__AIM__
Below is a listing; copy all of it exactly.

####################

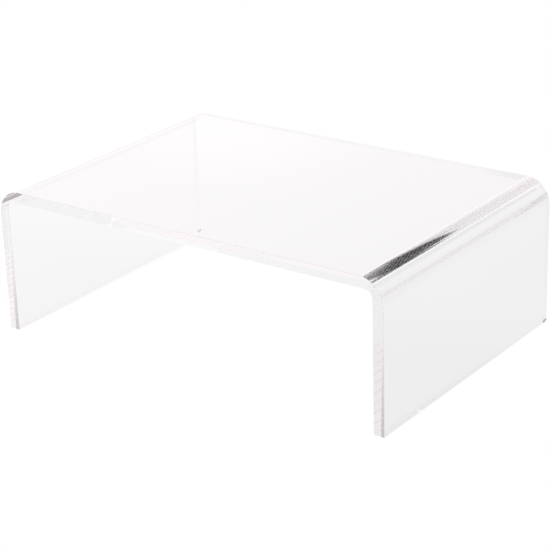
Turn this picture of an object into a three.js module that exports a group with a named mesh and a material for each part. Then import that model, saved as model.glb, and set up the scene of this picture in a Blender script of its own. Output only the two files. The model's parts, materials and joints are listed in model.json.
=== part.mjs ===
import * as THREE from 'three';

// A monitor riser: one thick sheet of clear acrylic, heat-bent along two lines into an upside-down U.
// Millimetres, +Z up. The origin is on the desk in the middle of the footprint. X runs across the
// riser from leg to leg, and Y runs from the front edge (-Y) to the rear edge (+Y).

const INCH = 25.4;
const WIDTH = 15 * INCH; // X, over the outer faces of the legs
const DEPTH = 10 * INCH; // Y, from the front edge to the rear edge
const HEIGHT = 5 * INCH; // Z, from the desk to the top face
const THICKNESS = (3 / 8) * INCH; // the flat sheet
// The sheet was softened along a narrow line and folded, so the inside of a bend is tight while the
// outside is stretched into a wide curve, and the sheet is thinner across the middle of the bend.
const OUTER_RADIUS = 22;
const INNER_RADIUS = 7;
const BEND_DIVISIONS = 12; // three.js doubles this for a round curve, so a bend has 24 facets

const CLEAR_ACRYLIC = new THREE.MeshStandardMaterial({
  color: 0xf8f4f6,
  roughness: 0.04,
  metalness: 0,
  transparent: true,
  opacity: 0.3,
});

// The outline of the bent sheet as seen from the front: X across and Y up, with the desk at Y = 0.
// It goes up the left leg, over the top and down the right leg, and then back along the underside.
function bentSheetOutline() {
  const outerX = WIDTH / 2;
  const innerX = outerX - THICKNESS;
  const outerBend = { x: outerX - OUTER_RADIUS, y: HEIGHT - OUTER_RADIUS };
  const innerBend = { x: innerX - INNER_RADIUS, y: HEIGHT - THICKNESS - INNER_RADIUS };
  const quarterTurn = Math.PI / 2;

  const outline = new THREE.Shape();
  outline.moveTo(-outerX, 0);
  outline.lineTo(-outerX, outerBend.y);
  outline.absarc(-outerBend.x, outerBend.y, OUTER_RADIUS, Math.PI, quarterTurn, true);
  outline.lineTo(outerBend.x, HEIGHT);
  outline.absarc(outerBend.x, outerBend.y, OUTER_RADIUS, quarterTurn, 0, true);
  outline.lineTo(outerX, 0);
  outline.lineTo(innerX, 0);
  outline.lineTo(innerX, innerBend.y);
  outline.absarc(innerBend.x, innerBend.y, INNER_RADIUS, 0, quarterTurn, false);
  outline.lineTo(-innerBend.x, HEIGHT - THICKNESS);
  outline.absarc(-innerBend.x, innerBend.y, INNER_RADIUS, quarterTurn, Math.PI, false);
  outline.lineTo(-innerX, 0);
  outline.closePath();
  return outline;
}

// The sheet is the outline swept from the rear edge to the front edge. An extrusion grows along its
// own +Z, and a quarter turn about X lays that along -Y and stands the outline up.
function bentAcrylicSheet() {
  const geometry = new THREE.ExtrudeGeometry(bentSheetOutline(), {
    depth: DEPTH,
    steps: 1,
    bevelEnabled: false,
    curveSegments: BEND_DIVISIONS,
  });
  const sheet = new THREE.Mesh(geometry, CLEAR_ACRYLIC);
  sheet.name = 'bent_acrylic_sheet';
  sheet.rotation.x = Math.PI / 2;
  sheet.position.y = DEPTH / 2;
  return sheet;
}

const riser = new THREE.Group();
riser.add(bentAcrylicSheet());

export default riser;
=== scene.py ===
import json
import math

import bpy
from mathutils import Matrix, Vector


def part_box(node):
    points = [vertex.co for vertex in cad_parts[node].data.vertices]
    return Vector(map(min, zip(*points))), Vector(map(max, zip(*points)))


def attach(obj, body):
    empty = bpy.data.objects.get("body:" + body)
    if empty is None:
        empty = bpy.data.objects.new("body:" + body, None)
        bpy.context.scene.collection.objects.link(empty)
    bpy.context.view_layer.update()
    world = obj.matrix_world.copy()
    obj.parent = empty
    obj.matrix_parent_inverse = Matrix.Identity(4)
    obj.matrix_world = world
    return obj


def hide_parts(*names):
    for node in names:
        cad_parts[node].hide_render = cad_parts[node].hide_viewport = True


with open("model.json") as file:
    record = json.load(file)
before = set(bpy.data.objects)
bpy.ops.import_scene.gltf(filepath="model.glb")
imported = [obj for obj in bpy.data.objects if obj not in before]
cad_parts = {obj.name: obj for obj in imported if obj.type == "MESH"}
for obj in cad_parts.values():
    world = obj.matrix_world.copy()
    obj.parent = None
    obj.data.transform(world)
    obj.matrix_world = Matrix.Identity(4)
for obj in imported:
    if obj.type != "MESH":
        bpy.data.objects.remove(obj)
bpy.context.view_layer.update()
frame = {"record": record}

# ---- Sizes, in metres. The outside size and the sheet's thickness come from the frame. ----
NODE = "bent_acrylic_sheet"
BODY = "root"
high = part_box(NODE)[1]
right_foot = next(m for m in frame["record"]["mounts"] if m["name"] == "right_leg_foot")

HALF_WIDTH = high.x
HALF_DEPTH = high.y
HEIGHT = high.z
SHEET = 2 * (HALF_WIDTH - right_foot["pos_m"][0])
OUTER_RADIUS = 0.022
INNER_RADIUS = 0.007
EASED_EDGE = 0.0002  # the radius that polishing leaves on the edges of the sheet
EASED_CORNER = 0.0003  # the same at the foot of each leg, seen from the front
BEND_STEPS = 64
EASED_STEPS = 4

# ---- Acrylic ----
BROAD_SLOT = 0
CUT_SLOT = 1
ACRYLIC_IOR = 1.49
SHEET_TINT = (1.0, 0.995, 0.998, 1.0)
ABSORPTION_TINT = (0.30, 0.28, 0.29, 1.0)
ABSORPTION = 0.15  # per metre, so a long way through the sheet turns light grey
# How uneven each surface is: smudges vary its polish, up to the roughness named roughest. Smudges,
# waves and ripples are scales in waves per metre, and the depths are in metres.
BROAD_FACES = {
    "smudges": 22, "roughest": 0.012,
    "waves": 9, "wave_depth": 2e-5,
    "ripples": 60, "ripple_depth": 1e-6,
}
CUT_EDGES = {
    "smudges": 70, "roughest": 0.006,
    "waves": 25, "wave_depth": 2e-6,
    "ripples": 150, "ripple_depth": 2e-7,
}
SMUDGE_DETAIL, WAVE_DETAIL, RIPPLE_DETAIL = 6, 1, 2
NOISE_LOW, NOISE_HIGH = 0.35, 0.7  # nearly all of a noise texture is between these

# ---- Studio, in metres and degrees. Azimuth 0 is in front of the riser and 90 is to its right. ----
WHITE = (1.0, 1.0, 1.0, 1.0)
ROOM_LEVEL = 1.0
ROOM_COLOUR = (1.0, 0.955, 0.975, 1.0)  # the soft studio light is very slightly pink
# Dark parts of the room: (azimuth, elevation, half width, half height, soft edge, how dark), where
# the last is 1 for black.
DARK_PARTS = {
    "room behind the table": (180, 39, 15, 5, 4, 1.0),
    "ceiling behind the table": (180, 52, 14, 5, 3, 0.6),
    "left of the card": (-39, 21, 1.5, 1.5, 1.5, 0.5),
    "right of the card": (-27.5, 23, 1.5, 3, 1, 0.9),
    "photographer": (26, 27, 12, 8, 6, 0.15),
    "right of the room behind": (150, 32, 14, 4, 5, 0.45),
    "further right": (134, 27.5, 5, 3, 4, 0.45),
    "left of the room behind": (-144, 29, 8, 4, 3, 0.13),
}
CARD_AZIMUTH = -35
CARD_DISTANCE = 0.4
CARD_ASIDE = -0.175  # so the card stands to the left of the line of sight at CARD_AZIMUTH
CARD_HALF_WIDTH = 0.047
CARD_HEIGHT = 0.261
CARD_LEAN = 0.059  # how much further right the card's top is than its foot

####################

__WRITTEN ANSWER__
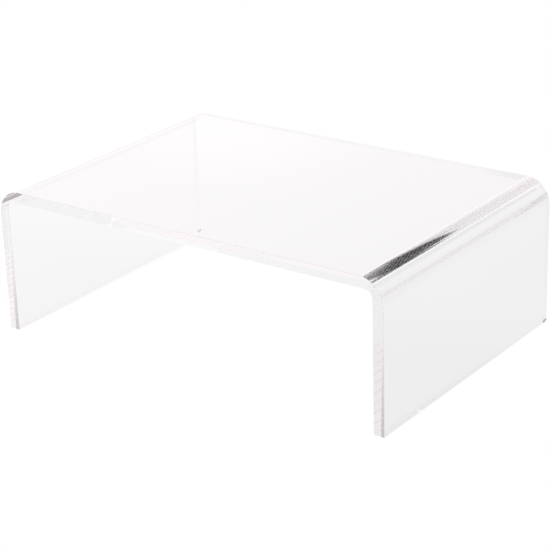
Turn this picture of an object into a three.js module that exports a group with a named mesh and a material for each part. Then import that model, saved as model.glb, and set up the scene of this picture in a Blender script of its own. Output only the two files. The model's parts, materials and joints are listed in model.json.
=== part.mjs ===
import * as THREE from 'three';

// A monitor riser: one thick sheet of clear acrylic, heat-bent along two lines into an upside-down U.
// Millimetres, +Z up. The origin is on the desk in the middle of the footprint. X runs across the
// riser from leg to leg, and Y runs from the front edge (-Y) to the rear edge (+Y).

const INCH = 25.4;
const WIDTH = 15 * INCH; // X, over the outer faces of the legs
const DEPTH = 10 * INCH; // Y, from the front edge to the rear edge
const HEIGHT = 5 * INCH; // Z, from the desk to the top face
const THICKNESS = (3 / 8) * INCH; // the flat sheet
// The sheet was softened along a narrow line and folded, so the inside of a bend is tight while the
// outside is stretched into a wide curve, and the sheet is thinner across the middle of the bend.
const OUTER_RADIUS = 22;
const INNER_RADIUS = 7;
const BEND_DIVISIONS = 12; // three.js doubles this for a round curve, so a bend has 24 facets

const CLEAR_ACRYLIC = new THREE.MeshStandardMaterial({
  color: 0xf8f4f6,
  roughness: 0.04,
  metalness: 0,
  transparent: true,
  opacity: 0.3,
});

// The outline of the bent sheet as seen from the front: X across and Y up, with the desk at Y = 0.
// It goes up the left leg, over the top and down the right leg, and then back along the underside.
function bentSheetOutline() {
  const outerX = WIDTH / 2;
  const innerX = outerX - THICKNESS;
  const outerBend = { x: outerX - OUTER_RADIUS, y: HEIGHT - OUTER_RADIUS };
  const innerBend = { x: innerX - INNER_RADIUS, y: HEIGHT - THICKNESS - INNER_RADIUS };
  const quarterTurn = Math.PI / 2;

  const outline = new THREE.Shape();
  outline.moveTo(-outerX, 0);
  outline.lineTo(-outerX, outerBend.y);
  outline.absarc(-outerBend.x, outerBend.y, OUTER_RADIUS, Math.PI, quarterTurn, true);
  outline.lineTo(outerBend.x, HEIGHT);
  outline.absarc(outerBend.x, outerBend.y, OUTER_RADIUS, quarterTurn, 0, true);
  outline.lineTo(outerX, 0);
  outline.lineTo(innerX, 0);
  outline.lineTo(innerX, innerBend.y);
  outline.absarc(innerBend.x, innerBend.y, INNER_RADIUS, 0, quarterTurn, false);
  outline.lineTo(-innerBend.x, HEIGHT - THICKNESS);
  outline.absarc(-innerBend.x, innerBend.y, INNER_RADIUS, quarterTurn, Math.PI, false);
  outline.lineTo(-innerX, 0);
  outline.closePath();
  return outline;
}

// The sheet is the outline swept from the rear edge to the front edge. An extrusion grows along its
// own +Z, and a quarter turn about X lays that along -Y and stands the outline up.
function bentAcrylicSheet() {
  const geometry = new THREE.ExtrudeGeometry(bentSheetOutline(), {
    depth: DEPTH,
    steps: 1,
    bevelEnabled: false,
    curveSegments: BEND_DIVISIONS,
  });
  const sheet = new THREE.Mesh(geometry, CLEAR_ACRYLIC);
  sheet.name = 'bent_acrylic_sheet';
  sheet.rotation.x = Math.PI / 2;
  sheet.position.y = DEPTH / 2;
  return sheet;
}

const riser = new THREE.Group();
riser.add(bentAcrylicSheet());

export default riser;
=== scene.py ===
import json
import math

import bpy
from mathutils import Matrix, Vector


def part_box(node):
    points = [vertex.co for vertex in cad_parts[node].data.vertices]
    return Vector(map(min, zip(*points))), Vector(map(max, zip(*points)))


def attach(obj, body):
    empty = bpy.data.objects.get("body:" + body)
    if empty is None:
        empty = bpy.data.objects.new("body:" + body, None)
        bpy.context.scene.collection.objects.link(empty)
    bpy.context.view_layer.update()
    world = obj.matrix_world.copy()
    obj.parent = empty
    obj.matrix_parent_inverse = Matrix.Identity(4)
    obj.matrix_world = world
    return obj


def hide_parts(*names):
    for node in names:
        cad_parts[node].hide_render = cad_parts[node].hide_viewport = True


with open("model.json") as file:
    record = json.load(file)
before = set(bpy.data.objects)
bpy.ops.import_scene.gltf(filepath="model.glb")
imported = [obj for obj in bpy.data.objects if obj not in before]
cad_parts = {obj.name: obj for obj in imported if obj.type == "MESH"}
for obj in cad_parts.values():
    world = obj.matrix_world.copy()
    obj.parent = None
    obj.data.transform(world)
    obj.matrix_world = Matrix.Identity(4)
for obj in imported:
    if obj.type != "MESH":
        bpy.data.objects.remove(obj)
bpy.context.view_layer.update()
frame = {"record": record}

# ---- Sizes, in metres. The outside size and the sheet's thickness come from the frame. ----
NODE = "bent_acrylic_sheet"
BODY = "root"
high = part_box(NODE)[1]
right_foot = next(m for m in frame["record"]["mounts"] if m["name"] == "right_leg_foot")

HALF_WIDTH = high.x
HALF_DEPTH = high.y
HEIGHT = high.z
SHEET = 2 * (HALF_WIDTH - right_foot["pos_m"][0])
OUTER_RADIUS = 0.022
INNER_RADIUS = 0.007
EASED_EDGE = 0.0002  # the radius that polishing leaves on the edges of the sheet
EASED_CORNER = 0.0003  # the same at the foot of each leg, seen from the front
BEND_STEPS = 64
EASED_STEPS = 4

# ---- Acrylic ----
BROAD_SLOT = 0
CUT_SLOT = 1
ACRYLIC_IOR = 1.49
SHEET_TINT = (1.0, 0.995, 0.998, 1.0)
ABSORPTION_TINT = (0.30, 0.28, 0.29, 1.0)
ABSORPTION = 0.15  # per metre, so a long way through the sheet turns light grey
# How uneven each surface is: smudges vary its polish, up to the roughness named roughest. Smudges,
# waves and ripples are scales in waves per metre, and the depths are in metres.
BROAD_FACES = {
    "smudges": 22, "roughest": 0.012,
    "waves": 9, "wave_depth": 2e-5,
    "ripples": 60, "ripple_depth": 1e-6,
}
CUT_EDGES = {
    "smudges": 70, "roughest": 0.006,
    "waves": 25, "wave_depth": 2e-6,
    "ripples": 150, "ripple_depth": 2e-7,
}
SMUDGE_DETAIL, WAVE_DETAIL, RIPPLE_DETAIL = 6, 1, 2
NOISE_LOW, NOISE_HIGH = 0.35, 0.7  # nearly all of a noise texture is between these

# ---- Studio, in metres and degrees. Azimuth 0 is in front of the riser and 90 is to its right. ----
WHITE = (1.0, 1.0, 1.0, 1.0)
ROOM_LEVEL = 1.0
ROOM_COLOUR = (1.0, 0.955, 0.975, 1.0)  # the soft studio light is very slightly pink
# Dark parts of the room: (azimuth, elevation, half width, half height, soft edge, how dark), where
# the last is 1 for black.
DARK_PARTS = {
    "room behind the table": (180, 39, 15, 5, 4, 1.0),
    "ceiling behind the table": (180, 52, 14, 5, 3, 0.6),
    "left of the card": (-39, 21, 1.5, 1.5, 1.5, 0.5),
    "right of the card": (-27.5, 23, 1.5, 3, 1, 0.9),
    "photographer": (26, 27, 12, 8, 6, 0.15),
    "right of the room behind": (150, 32, 14, 4, 5, 0.45),
    "further right": (134, 27.5, 5, 3, 4, 0.45),
    "left of the room behind": (-144, 29, 8, 4, 3, 0.13),
}
CARD_AZIMUTH = -35
CARD_DISTANCE = 0.4
CARD_ASIDE = -0.175  # so the card stands to the left of the line of sight at CARD_AZIMUTH
CARD_HALF_WIDTH = 0.047
CARD_HEIGHT = 0.261
CARD_LEAN = 0.059  # how much further right the card's top is than its foot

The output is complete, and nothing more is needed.